Be aware there are spoilers for The Endless.

This week, Justin Benson and Aaron Moorhead's The Endless rolls out on Blu-ray and digital, which means that folks nationwide are going to be unravelling the headtrip horrors of the film's unnerving, mysterious Lovecraftian mythology and looking for some answers. Earlier this month, I published the first part of my conversation with the filmmaking duo, which spanned from the duo's early ideas for expanding the universe they built in their first film, Resolution, to the experience of taking the finished version The Endless around the world. And now that the movie has hit more theaters, it seems like a good time to serve up the spoilery portion of the interview, which dives into what to make of the film's mysterious mythology and ending.

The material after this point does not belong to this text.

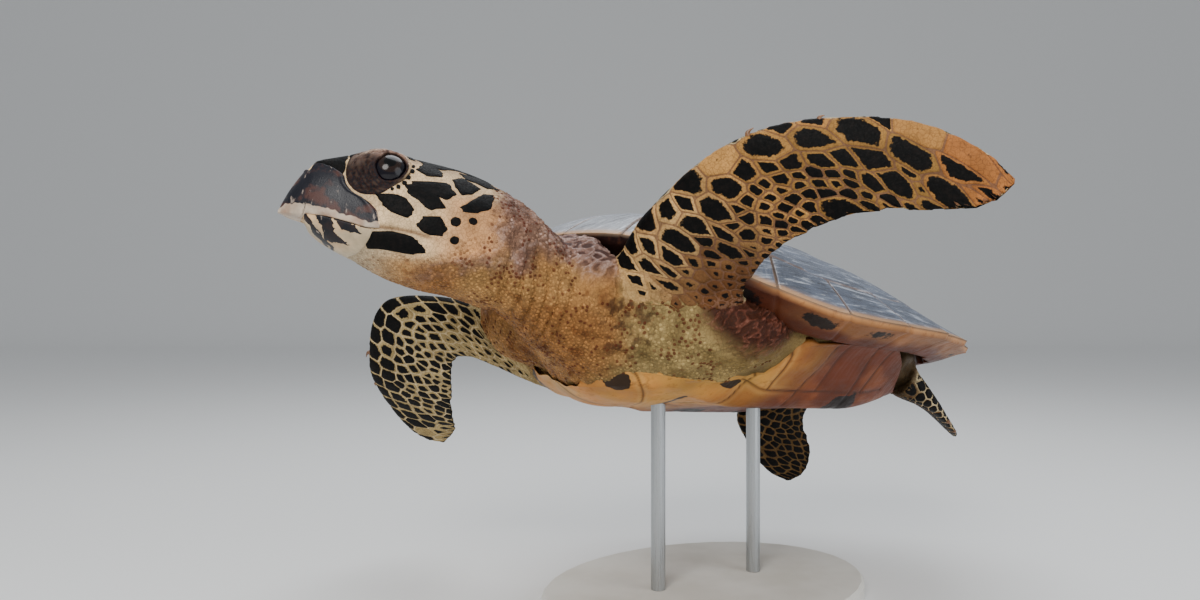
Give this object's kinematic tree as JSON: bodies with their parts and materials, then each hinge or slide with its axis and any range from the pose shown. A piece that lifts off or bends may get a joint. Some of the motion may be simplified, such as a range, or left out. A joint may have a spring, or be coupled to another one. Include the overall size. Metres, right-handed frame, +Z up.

If you need a refresher, The Endless follows Benson and Moorhead as Justin and Aaron (yes, they're using their real names, but no, they're no playing themselves), a pair of bickering brothers always at odds who return to the UFO death cult they escaped as kids in search of answers. Except when they get there, they don't find a UFO death cult at all, but a happy and healthy, if admittedly weird and unsettling, commune of people living life on their own terms. They also find something more sinister lurking in the hillsides of the remote camp -- an unseen, oppressive presence that communicates through voyeuristic photographs and video clips, trapping people in time-loop prisons where it manipulates and torments them into various horrific fates for its own amusement. A frontiersman trapped in a loop of mere seconds, a man who has to kill himself every few minutes to prevent a worse fate, and the local cult, who have it relatively easy by comparison --  living out a decently long three-moon loop that ends with their "ascension," aka being shredded into bloody bits. Yikes. At least they don't have to worry about aging.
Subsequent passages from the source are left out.